* [Data segment]:
-*-
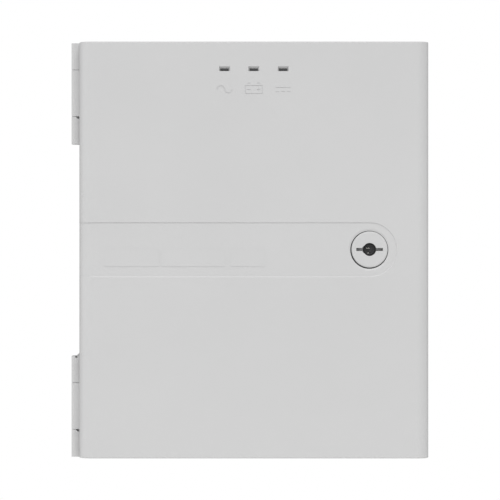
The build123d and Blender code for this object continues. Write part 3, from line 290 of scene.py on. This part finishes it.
def board_material():
    """Green solder mask over copper: straight tracks in two directions, and poured areas between."""
    green, track, pour = (0.012, 0.095, 0.035), (0.024, 0.15, 0.055), (0.018, 0.12, 0.044)
    made = Shader("board_solder_mask", green, 0.28, coat_weight=0.4, coat_roughness=0.12)
    upright = made.board_tracks("X", "Z", 0.0026, 0.021)
    level = made.board_tracks("Z", "X", 0.0031, 0.027)
    patches = made.node("TexVoronoi", Vector=made.flat(), Scale=34.0)
    patches.distance = "CHEBYCHEV"
    patch_value = made.node("SeparateColor", Color=patches.outputs["Color"]).outputs[0]
    poured = made.math("GREATER_THAN", patch_value, 0.6)
    on_track = made.math("MAXIMUM", upright, level)
    made.colour(made.mix(on_track, made.mix(poured, green, pour), track))
    made.bump(made.math("MAXIMUM", on_track, poured), 0.00004, 0.5)
    made.rough(made.noise(0.01, 4.0), 0.22, 0.36)
    return made.material


def glass_material(name, colour, roughness):
    """Clear moulded sheet or tube with faint handling marks."""
    made = Shader(name, colour, roughness, transmission_weight=1.0, ior=1.5)
    made.rough(made.noise(0.004, 5.0), roughness, roughness + 0.08)
    made.bump(made.noise(0.003, 2.0), 0.000004, 0.3)
    return made.material


def lens_material():
    """Smoked indicator window."""
    smoke = (0.022, 0.022, 0.024)
    made = Shader("smoked_acrylic", smoke, 0.12, specular_ior_level=0.5, coat_weight=0.3)
    made.rough(made.noise(0.0015, 3.0), 0.08, 0.2)
    made.bump(made.noise(0.0009, 2.0), 0.000008, 0.4)
    return made.material


def led_material():
    """Diffused tinted epoxy, unlit."""
    tint = (0.35, 0.6, 0.3)
    made = Shader("led_epoxy", tint, 0.25, transmission_weight=0.4, subsurface_weight=0.2)
    made.rough(made.noise(0.001, 3.0), 0.2, 0.35)
    made.bump(made.noise(0.0006, 2.0), 0.000006, 0.4)
    return made.material


def winding_material():
    """Yellow tape wound round a coil: the edge of each turn shows."""
    made = Shader("coil_tape", (0.75, 0.50, 0.06), 0.35, coat_weight=0.3)
    wrap = made.node("TexWave", Vector=made.place, Scale=90.0, Distortion=1.2)
    wrap.bands_direction = "Y"
    band = made.levels(wrap.outputs["Fac"], 0.2, 0.8)
    grime = made.levels(made.noise(0.009, 5.0), 0.45, 0.75, 0.0, 0.35)
    tape = made.mix(band, (0.66, 0.40, 0.045), (0.80, 0.56, 0.10))
    made.colour(made.mix(grime, tape, (0.45, 0.27, 0.04)))
    made.bump(band, 0.00006, 0.6)
    made.rough(made.noise(0.003, 3.0), 0.28, 0.42)
    return made.material


def wire_material():
    """Enamelled copper."""
    copper = (0.62, 0.22, 0.07)
    made = Shader("enamelled_copper", copper, 0.22, 0.85, coat_weight=0.6, coat_roughness=0.1)
    cloud = made.levels(made.noise(0.002, 4.0), 0.3, 0.7)
    made.colour(made.mix(cloud, (0.55, 0.18, 0.05), (0.75, 0.30, 0.10)))
    made.rough(made.noise(0.001, 3.0), 0.16, 0.3)
    made.bump(made.noise(0.0008, 2.0), 0.000008, 0.4)
    return made.material


def sleeve_material():
    """Shrunk sleeve: dark, glossy, with faint shrink ripples."""
    made = Shader("capacitor_sleeve", (0.012, 0.014, 0.03), 0.24, coat_weight=0.3)
    made.rough(made.noise(0.004, 4.0), 0.18, 0.34)
    made.bump(made.noise(0.0025, 2.0, stretch=(1, 0.3, 1)), 0.00004, 0.4)
    return made.material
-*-
* [Objective]: Extract each line of the material exactly as it stands.

* [Result]:
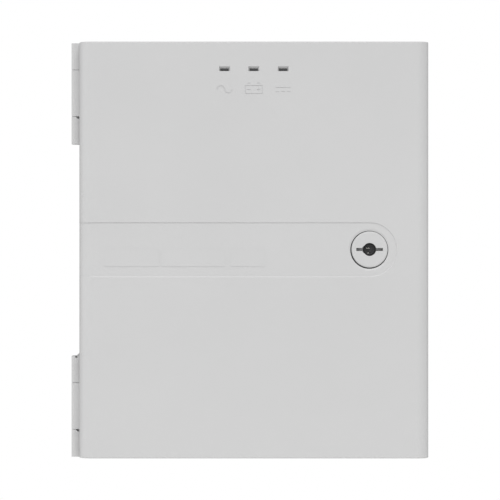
The build123d and Blender code for this object continues. Write part 3, from line 290 of scene.py on. This part finishes it.
def board_material():
    """Green solder mask over copper: straight tracks in two directions, and poured areas between."""
    green, track, pour = (0.012, 0.095, 0.035), (0.024, 0.15, 0.055), (0.018, 0.12, 0.044)
    made = Shader("board_solder_mask", green, 0.28, coat_weight=0.4, coat_roughness=0.12)
    upright = made.board_tracks("X", "Z", 0.0026, 0.021)
    level = made.board_tracks("Z", "X", 0.0031, 0.027)
    patches = made.node("TexVoronoi", Vector=made.flat(), Scale=34.0)
    patches.distance = "CHEBYCHEV"
    patch_value = made.node("SeparateColor", Color=patches.outputs["Color"]).outputs[0]
    poured = made.math("GREATER_THAN", patch_value, 0.6)
    on_track = made.math("MAXIMUM", upright, level)
    made.colour(made.mix(on_track, made.mix(poured, green, pour), track))
    made.bump(made.math("MAXIMUM", on_track, poured), 0.00004, 0.5)
    made.rough(made.noise(0.01, 4.0), 0.22, 0.36)
    return made.material


def glass_material(name, colour, roughness):
    """Clear moulded sheet or tube with faint handling marks."""
    made = Shader(name, colour, roughness, transmission_weight=1.0, ior=1.5)
    made.rough(made.noise(0.004, 5.0), roughness, roughness + 0.08)
    made.bump(made.noise(0.003, 2.0), 0.000004, 0.3)
    return made.material


def lens_material():
    """Smoked indicator window."""
    smoke = (0.022, 0.022, 0.024)
    made = Shader("smoked_acrylic", smoke, 0.12, specular_ior_level=0.5, coat_weight=0.3)
    made.rough(made.noise(0.0015, 3.0), 0.08, 0.2)
    made.bump(made.noise(0.0009, 2.0), 0.000008, 0.4)
    return made.material


def led_material():
    """Diffused tinted epoxy, unlit."""
    tint = (0.35, 0.6, 0.3)
    made = Shader("led_epoxy", tint, 0.25, transmission_weight=0.4, subsurface_weight=0.2)
    made.rough(made.noise(0.001, 3.0), 0.2, 0.35)
    made.bump(made.noise(0.0006, 2.0), 0.000006, 0.4)
    return made.material


def winding_material():
    """Yellow tape wound round a coil: the edge of each turn shows."""
    made = Shader("coil_tape", (0.75, 0.50, 0.06), 0.35, coat_weight=0.3)
    wrap = made.node("TexWave", Vector=made.place, Scale=90.0, Distortion=1.2)
    wrap.bands_direction = "Y"
    band = made.levels(wrap.outputs["Fac"], 0.2, 0.8)
    grime = made.levels(made.noise(0.009, 5.0), 0.45, 0.75, 0.0, 0.35)
    tape = made.mix(band, (0.66, 0.40, 0.045), (0.80, 0.56, 0.10))
    made.colour(made.mix(grime, tape, (0.45, 0.27, 0.04)))
    made.bump(band, 0.00006, 0.6)
    made.rough(made.noise(0.003, 3.0), 0.28, 0.42)
    return made.material


def wire_material():
    """Enamelled copper."""
    copper = (0.62, 0.22, 0.07)
    made = Shader("enamelled_copper", copper, 0.22, 0.85, coat_weight=0.6, coat_roughness=0.1)
    cloud = made.levels(made.noise(0.002, 4.0), 0.3, 0.7)
    made.colour(made.mix(cloud, (0.55, 0.18, 0.05), (0.75, 0.30, 0.10)))
    made.rough(made.noise(0.001, 3.0), 0.16, 0.3)
    made.bump(made.noise(0.0008, 2.0), 0.000008, 0.4)
    return made.material


def sleeve_material():
    """Shrunk sleeve: dark, glossy, with faint shrink ripples."""
    made = Shader("capacitor_sleeve", (0.012, 0.014, 0.03), 0.24, coat_weight=0.3)
    made.rough(made.noise(0.004, 4.0), 0.18, 0.34)
    made.bump(made.noise(0.0025, 2.0, stretch=(1, 0.3, 1)), 0.00004, 0.4)
    return made.material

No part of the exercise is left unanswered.